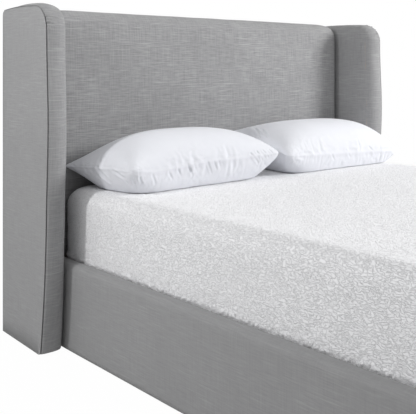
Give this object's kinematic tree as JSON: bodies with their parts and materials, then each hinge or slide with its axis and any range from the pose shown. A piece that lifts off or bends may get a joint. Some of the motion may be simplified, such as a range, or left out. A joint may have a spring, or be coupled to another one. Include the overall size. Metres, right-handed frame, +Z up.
{
  "type": "upholstered bed",
  "caption": "Upholstered wing bed with padded headboard, side rails and footboard, slatted base, mattress, quilted coverlet and bed pillows.",
  "frame": {"origin": "on the floor, under the middle of the bed's outer box", "axes": "+Z up, +Y towards the headboard, +X to the right of someone who stands at the foot and faces the headboard"},
  "size_m": [1.8408, 2.275, 1.2209],
  "materials": {
    "bed_linen": "heathered linen weave",
    "welt_linen": "heathered linen weave",
    "back_linen": "plain linen weave",
    "timber": "planed softwood",
    "plywood": "bare plywood",
    "slat_timber": "planed softwood",
    "plate_steel": "satin black",
    "zinc_steel": "zinc plated",
    "glide_plastic": "matte",
    "webbing": "woven strap",
    "ticking": "woven ticking",
    "quilt": "quilted cotton",
    "pillow_cotton": "plain cotton"
  },
  "bodies": {
    "bed_frame": {"headboard_left_stile": "timber", "headboard_right_stile": "timber", "headboard_top_rail": "timber", "headboard_middle_rail": "timber", "headboard_bottom_rail": "timber", "headboard_front_board": "plywood", "headboard_pad": "bed_linen", "headboard_back_panel": "back_linen", "left_wing_frame": "timber", "right_wing_frame": "timber", "left_wing_outer_panel": "bed_linen", "right_wing_outer_panel": "bed_linen", "left_wing_pad": "bed_linen", "right_wing_pad": "bed_linen", "left_wing_welt": "welt_linen", "right_wing_welt": "welt_linen", "wing_bolts": "zinc_steel", "left_rail_board": "timber", "right_rail_board": "timber", "left_rail_cover": "bed_linen", "right_rail_cover": "bed_linen", "left_rail_cleat": "timber", "right_rail_cleat": "timber", "cleat_screws": "zinc_steel", "rail_hook_plates": "plate_steel", "hook_plate_pins": "zinc_steel", "headboard_slot_plates": "plate_steel", "slot_plate_screws": "zinc_steel", "footboard_board": "timber", "footboard_cover": "bed_linen", "corner_brackets": "plate_steel", "corner_screws": "zinc_steel", "centre_beam": "timber", "beam_hangers": "plate_steel", "hanger_screws": "zinc_steel", "centre_legs": "timber", "leg_bolts": "zinc_steel", "leg_caps": "glide_plastic", "floor_glides": "glide_plastic", "slat_01": "slat_timber", "slat_02": "slat_timber", "slat_03": "slat_timber", "slat_04": "slat_timber", "slat_05": "slat_timber", "slat_06": "slat_timber", "slat_07": "slat_timber", "slat_08": "slat_timber", "slat_09": "slat_timber", "slat_10": "slat_timber", "slat_11": "slat_timber", "slat_12": "slat_timber", "slat_13": "slat_timber", "slat_webbing": "webbing", "slat_screws": "zinc_steel"},
    "bedding": {"mattress": "ticking", "coverlet": "quilt"},
    "pillow_left": {"left_pillow": "pillow_cotton"},
    "pillow_right": {"right_pillow": "pillow_cotton"}
  },
  "joints": [
    {"name": "bedding_lift", "type": "slide", "parent": "bed_frame", "child": "bedding", "axis": [0, 0, 1], "range_m": [0, 0.3]},
    {"name": "left_pillow_lift", "type": "slide", "parent": "bedding", "child": "pillow_left", "axis": [0, 0, 1], "range_m": [0, 0.25]},
    {"name": "right_pillow_lift", "type": "slide", "parent": "bedding", "child": "pillow_right", "axis": [0, 0, 1], "range_m": [0, 0.25]}
  ]
}
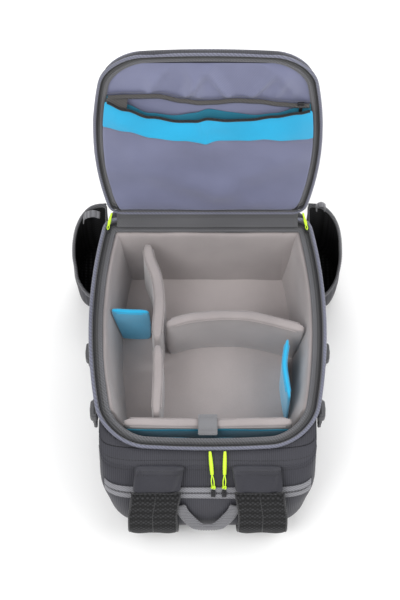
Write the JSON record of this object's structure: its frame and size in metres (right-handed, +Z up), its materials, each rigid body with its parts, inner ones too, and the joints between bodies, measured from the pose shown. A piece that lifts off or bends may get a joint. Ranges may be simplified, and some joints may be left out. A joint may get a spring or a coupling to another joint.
{
  "type": "drone carrying backpack",
  "caption": "Padded rear-access carrying backpack for a camera drone, lying open: hinged back-panel lid, movable dividers, side pockets, shoulder straps and grab handle.",
  "frame": {"origin": "centre of the flat face of the front pocket that the bag rests on", "axes": "+X right seen from the top end, +Y towards the waist end where the lid is hinged, +Z up out of the open compartment"},
  "size_m": [0.432, 0.5599, 0.556],
  "materials": {
    "outer_nylon": "matte",
    "piping": "matte",
    "zip_tape": "matte",
    "pad_velour": "matte",
    "blue_velour": "matte",
    "satin_lining": "matte",
    "blue_nylon": "matte",
    "teal_lining": "matte",
    "webbing": "matte",
    "air_mesh": "matte",
    "neon_cord": "matte",
    "zip_metal": "matte",
    "buckle_plastic": "matte",
    "hem": "matte",
    "hook_loop": "matte"
  },
  "bodies": {
    "bag": {"front_pocket": "outer_nylon", "front_organiser": "outer_nylon", "front_board": "outer_nylon", "side_panel_left": "outer_nylon", "side_panel_right": "outer_nylon", "base_panel": "outer_nylon", "partition_panel": "outer_nylon", "base_cushion": "outer_nylon", "rim_piping": "piping", "rim_zip_tape": "zip_tape", "floor_pad": "pad_velour", "wall_pad_left": "pad_velour", "wall_pad_right": "pad_velour", "wall_pad_far": "pad_velour", "sleeve_pad": "pad_velour", "sleeve_lining": "teal_lining", "top_hood": "outer_nylon", "top_end_panel": "outer_nylon", "top_zip_band": "webbing", "side_pocket_left": "outer_nylon", "side_pocket_right": "outer_nylon", "pocket_hem_left": "hem", "pocket_hem_right": "hem", "pocket_webbing_loops": "webbing", "compression_webbing": "webbing", "buckle_females": "buckle_plastic"},
    "lid": {"lid_board": "outer_nylon", "lid_edge_band": "piping", "lid_zip_tape": "zip_tape", "lid_lining": "satin_lining", "hinge_strip": "pad_velour", "lid_pocket_lower": "satin_lining", "lid_pocket_upper": "blue_nylon", "lid_pocket_zip_tape": "zip_tape", "back_cushions": "air_mesh", "lumbar_pad": "air_mesh"},
    "main_slider_left": {"main_slider_left": "zip_metal"},
    "main_pull_left": {"main_pull_left": "neon_cord"},
    "shoulder_strap_left": {"shoulder_strap_left": "air_mesh"},
    "buckle_male_upper_left": {"buckle_male_upper_left": "buckle_plastic"},
    "buckle_male_lower_left": {"buckle_male_lower_left": "buckle_plastic"},
    "main_slider_right": {"main_slider_right": "zip_metal"},
    "main_pull_right": {"main_pull_right": "neon_cord"},
    "shoulder_strap_right": {"shoulder_strap_right": "air_mesh"},
    "buckle_male_upper_right": {"buckle_male_upper_right": "buckle_plastic"},
    "buckle_male_lower_right": {"buckle_male_lower_right": "buckle_plastic"},
    "top_slider_left": {"top_slider_left": "zip_metal"},
    "top_pull_left": {"top_pull_left": "neon_cord"},
    "top_slider_right": {"top_slider_right": "zip_metal"},
    "top_pull_right": {"top_pull_right": "neon_cord"},
    "pocket_slider": {"pocket_slider": "zip_metal"},
    "pocket_pull": {"pocket_pull": "zip_metal"},
    "grab_handle": {"grab_handle": "webbing"},
    "divider_long": {"divider_long": "pad_velour"},
    "divider_lower": {"divider_lower": "pad_velour"},
    "divider_cross": {"divider_cross": "pad_velour"},
    "divider_blue_left": {"divider_blue_left": "blue_velour"},
    "divider_blue_right": {"divider_blue_right": "blue_velour"},
    "sleeve_tab": {"sleeve_tab": "hook_loop"}
  },
  "joints": [
    {"name": "lid_hinge", "type": "hinge", "parent": "bag", "child": "lid", "pos_m": [0, 0.212, 0.19], "axis": [-1, 0, 0], "range_deg": [-100, 70]},
    {"name": "main_zip_left", "type": "hinge", "parent": "bag", "child": "main_slider_left", "pos_m": [0.57, 0.036, 0.186], "axis": [0, 0, 1], "range_deg": [0, 14.5]},
    {"name": "main_pull_swing_left", "type": "hinge", "parent": "main_slider_left", "child": "main_pull_left", "pos_m": [-0.1548, 0.19, 0.19], "axis": [1, 0, 0], "range_deg": [0, 80]},
    {"name": "strap_swing_left", "type": "hinge", "parent": "bag", "child": "shoulder_strap_left", "pos_m": [-0.075, -0.2, 0.187], "axis": [-1, 0, 0], "range_deg": [0, 70]},
    {"name": "buckle_upper_left", "type": "slide", "parent": "bag", "child": "buckle_male_upper_left", "axis": [0, 0, -1], "range_m": [0, 0.02]},
    {"name": "buckle_lower_left", "type": "slide", "parent": "bag", "child": "buckle_male_lower_left", "axis": [0, 0, -1], "range_m": [0, 0.02]},
    {"name": "main_zip_right", "type": "hinge", "parent": "bag", "child": "main_slider_right", "pos_m": [-0.57, 0.036, 0.186], "axis": [0, 0, -1], "range_deg": [0, 14.5]},
    {"name": "main_pull_swing_right", "type": "hinge", "parent": "main_slider_right", "child": "main_pull_right", "pos_m": [0.1548, 0.19, 0.19], "axis": [1, 0, 0], "range_deg": [0, 80]},
    {"name": "strap_swing_right", "type": "hinge", "parent": "bag", "child": "shoulder_strap_right", "pos_m": [0.075, -0.2, 0.187], "axis": [-1, 0, 0], "range_deg": [0, 70]},
    {"name": "buckle_upper_right", "type": "slide", "parent": "bag", "child": "buckle_male_upper_right", "axis": [0, 0, -1], "range_m": [0, 0.02]},
    {"name": "buckle_lower_right", "type": "slide", "parent": "bag", "child": "buckle_male_lower_right", "axis": [0, 0, -1], "range_m": [0, 0.02]},
    {"name": "top_zip_left", "type": "slide", "parent": "bag", "child": "top_slider_left", "axis": [-1, 0, 0], "range_m": [0, 0.024]},
    {"name": "top_pull_swing_left", "type": "hinge", "parent": "top_slider_left", "child": "top_pull_left", "pos_m": [0.008, -0.2165, 0.1585], "axis": [1, 0, 0], "range_deg": [0, 80]},
    {"name": "top_zip_right", "type": "slide", "parent": "bag", "child": "top_slider_right", "axis": [1, 0, 0], "range_m": [0, 0.008]},
    {"name": "top_pull_swing_right", "type": "hinge", "parent": "top_slider_right", "child": "top_pull_right", "pos_m": [0.024, -0.2165, 0.1585], "axis": [1, 0, 0], "range_deg": [0, 80]},
    {"name": "pocket_zip", "type": "slide", "parent": "lid", "child": "pocket_slider", "axis": [-1, 0, 0], "range_m": [0, 0.24]},
    {"name": "pocket_pull_swing", "type": "hinge", "parent": "pocket_slider", "child": "pocket_pull", "pos_m": [0.132, 0.25386, 0.45475], "axis": [-1, 0, 0], "range_deg": [0, 60]},
    {"name": "handle_swing", "type": "hinge", "parent": "bag", "child": "grab_handle", "pos_m": [0, -0.232, 0.136], "axis": [-1, 0, 0], "range_deg": [0, 100]},
    {"name": "lift_divider_long", "type": "slide", "parent": "bag", "child": "divider_long", "axis": [0, 0, 1], "range_m": [0, 0.15]},
    {"name": "lift_divider_lower", "type": "slide", "parent": "bag", "child": "divider_lower", "axis": [0, 0, 1], "range_m": [0, 0.15]},
    {"name": "lift_divider_cross", "type": "slide", "parent": "bag", "child": "divider_cross", "axis": [0, 0, 1], "range_m": [0, 0.15]},
    {"name": "lift_divider_blue_left", "type": "slide", "parent": "bag", "child": "divider_blue_left", "axis": [0, 0, 1], "range_m": [0, 0.15]},
    {"name": "lift_divider_blue_right", "type": "slide", "parent": "bag", "child": "divider_blue_right", "axis": [0, 0, 1], "range_m": [0, 0.15]},
    {"name": "sleeve_tab_swing", "type": "hinge", "parent": "bag", "child": "sleeve_tab", "pos_m": [0, -0.144, 0.1752], "axis": [1, 0, 0], "range_deg": [0, 110]}
  ]
}
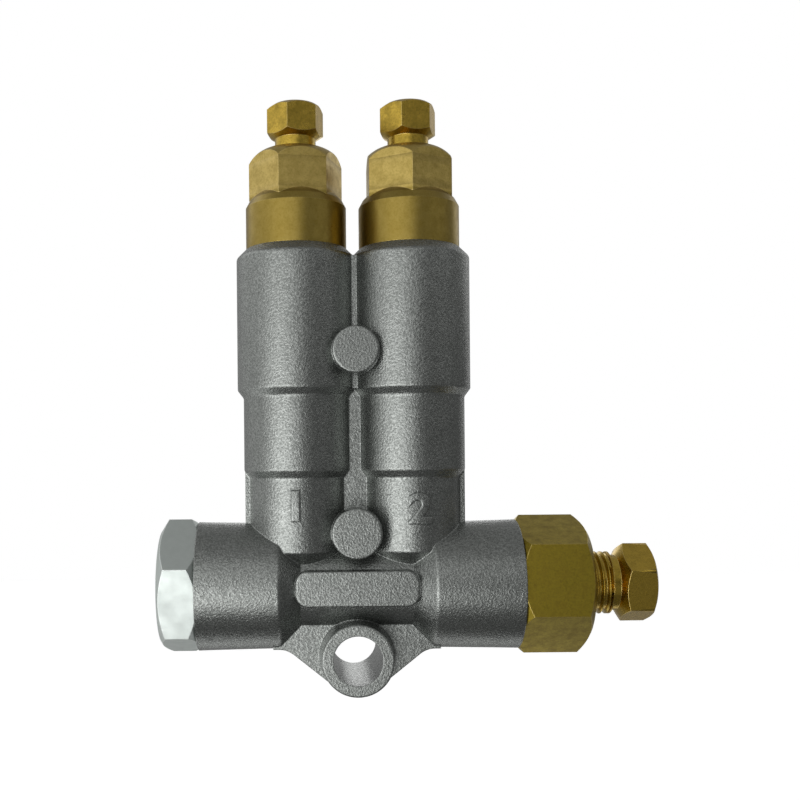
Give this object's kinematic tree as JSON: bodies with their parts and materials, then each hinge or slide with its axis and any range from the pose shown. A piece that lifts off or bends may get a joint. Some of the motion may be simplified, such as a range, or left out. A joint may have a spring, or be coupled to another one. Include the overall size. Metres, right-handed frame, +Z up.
{
  "type": "piston lubrication distributor",
  "caption": "Cast distributor block with metering columns, brass nipples, tube unions and a screw eye, for dosing oil from one line to lubrication points.",
  "frame": {"origin": "axis of the mounting eye, in the mounting face at its back", "axes": "+Z up along the metering columns, -Y towards the front, +X towards the inlet"},
  "size_m": [0.0775, 0.0214, 0.0931],
  "materials": {
    "cast_body": "blasted die casting, satin",
    "turned_brass": "turned, satin",
    "union_brass": "turned, bright",
    "adapter_brass": "drawn hexagon bar, satin",
    "zinc_plate": "blue zinc plate",
    "seal_rubber": "matt",
    "valve_rubber": "matt",
    "piston_steel": "ground",
    "spring_steel": "drawn wire",
    "ball_steel": "polished"
  },
  "bodies": {
    "housing": {"manifold_body": "cast_body", "gallery_plug": "zinc_plate", "gallery_plug_seal": "seal_rubber", "inlet_adapter": "adapter_brass", "inlet_adapter_seal": "seal_rubber", "metering_nipple_1": "turned_brass", "nipple_seal_1": "seal_rubber", "valve_insert_1": "turned_brass", "check_retainer_1": "turned_brass", "return_spring_1": "spring_steel", "check_spring_1": "spring_steel", "metering_nipple_2": "turned_brass", "nipple_seal_2": "seal_rubber", "valve_insert_2": "turned_brass", "check_retainer_2": "turned_brass", "return_spring_2": "spring_steel", "check_spring_2": "spring_steel"},
    "inlet_sleeve": {"inlet_taper_sleeve": "turned_brass"},
    "inlet_screw": {"inlet_union_screw": "union_brass"},
    "piston_1": {"metering_piston_1": "piston_steel", "piston_seal_1": "seal_rubber"},
    "valve_1": {"collar_valve_1": "valve_rubber"},
    "ball_1": {"check_ball_1": "ball_steel"},
    "outlet_sleeve_1": {"outlet_taper_sleeve_1": "turned_brass"},
    "outlet_screw_1": {"outlet_union_screw_1": "union_brass"},
    "piston_2": {"metering_piston_2": "piston_steel", "piston_seal_2": "seal_rubber"},
    "valve_2": {"collar_valve_2": "valve_rubber"},
    "ball_2": {"check_ball_2": "ball_steel"},
    "outlet_sleeve_2": {"outlet_taper_sleeve_2": "turned_brass"},
    "outlet_screw_2": {"outlet_union_screw_2": "union_brass"}
  },
  "joints": [
    {"name": "inlet_union_advance", "type": "slide", "parent": "housing", "child": "inlet_sleeve", "axis": [1, 0, 0], "range_m": [-0.0025, 0.003]},
    {"name": "inlet_union_turn", "type": "hinge", "parent": "inlet_sleeve", "child": "inlet_screw", "pos_m": [0, -0.01107, 0.0108], "axis": [1, 0, 0], "range_deg": [-920, 1100]},
    {"name": "piston_1_stroke", "type": "slide", "parent": "housing", "child": "piston_1", "axis": [0, 0, 1], "range_m": [0, 0.007], "stiffness_N_per_m": 1500, "springref_m": -0.005, "deforming": ["return_spring_1"]},
    {"name": "valve_1_lift", "type": "slide", "parent": "housing", "child": "valve_1", "axis": [0, 0, 1], "range_m": [0, 0.0008]},
    {"name": "ball_1_lift", "type": "slide", "parent": "housing", "child": "ball_1", "axis": [0, 0, 1], "range_m": [0, 0.0015], "stiffness_N_per_m": 200, "springref_m": -0.002, "deforming": ["check_spring_1"]},
    {"name": "outlet_union_1_advance", "type": "slide", "parent": "housing", "child": "outlet_sleeve_1", "axis": [0, 0, 1], "range_m": [0, 0.003]},
    {"name": "outlet_union_1_turn", "type": "hinge", "parent": "outlet_sleeve_1", "child": "outlet_screw_1", "pos_m": [-0.009, -0.01107, 0], "axis": [0, 0, 1], "range_deg": [-20, 1100]},
    {"name": "piston_2_stroke", "type": "slide", "parent": "housing", "child": "piston_2", "axis": [0, 0, 1], "range_m": [0, 0.007], "stiffness_N_per_m": 1500, "springref_m": -0.005, "deforming": ["return_spring_2"]},
    {"name": "valve_2_lift", "type": "slide", "parent": "housing", "child": "valve_2", "axis": [0, 0, 1], "range_m": [0, 0.0008]},
    {"name": "ball_2_lift", "type": "slide", "parent": "housing", "child": "ball_2", "axis": [0, 0, 1], "range_m": [0, 0.0015], "stiffness_N_per_m": 200, "springref_m": -0.002, "deforming": ["check_spring_2"]},
    {"name": "outlet_union_2_advance", "type": "slide", "parent": "housing", "child": "outlet_sleeve_2", "axis": [0, 0, 1], "range_m": [0, 0.003]},
    {"name": "outlet_union_2_turn", "type": "hinge", "parent": "outlet_sleeve_2", "child": "outlet_screw_2", "pos_m": [0.009, -0.01107, 0], "axis": [0, 0, 1], "range_deg": [-20, 1100]}
  ],
  "couplings": [
    {"joint": "inlet_union_turn", "follows": "inlet_union_advance", "rad_per_m": 6283.2},
    {"joint": "outlet_union_1_turn", "follows": "outlet_union_1_advance", "rad_per_m": 6283.2},
    {"joint": "outlet_union_2_turn", "follows": "outlet_union_2_advance", "rad_per_m": 6283.2}
  ]
}
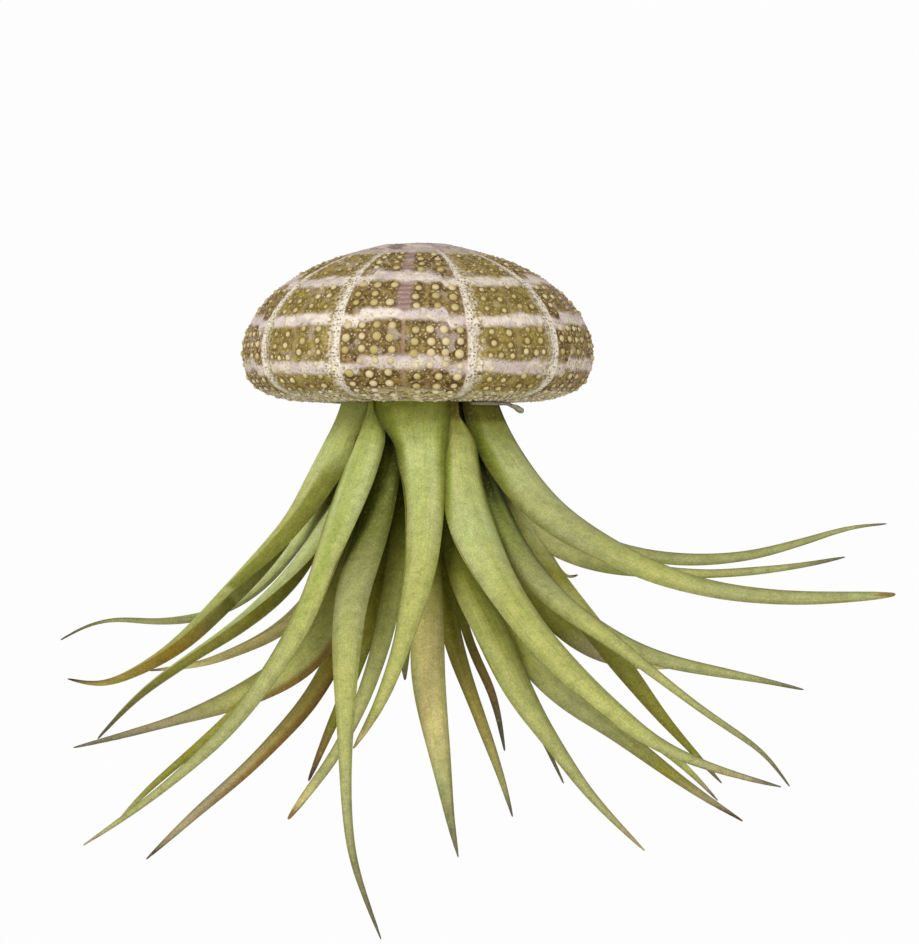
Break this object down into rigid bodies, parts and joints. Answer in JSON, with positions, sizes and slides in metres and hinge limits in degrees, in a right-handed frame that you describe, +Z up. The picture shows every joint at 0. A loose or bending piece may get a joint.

---------------

Give only the number of lines in the entries above that contain the string "object".

# FINAL ANSWER
4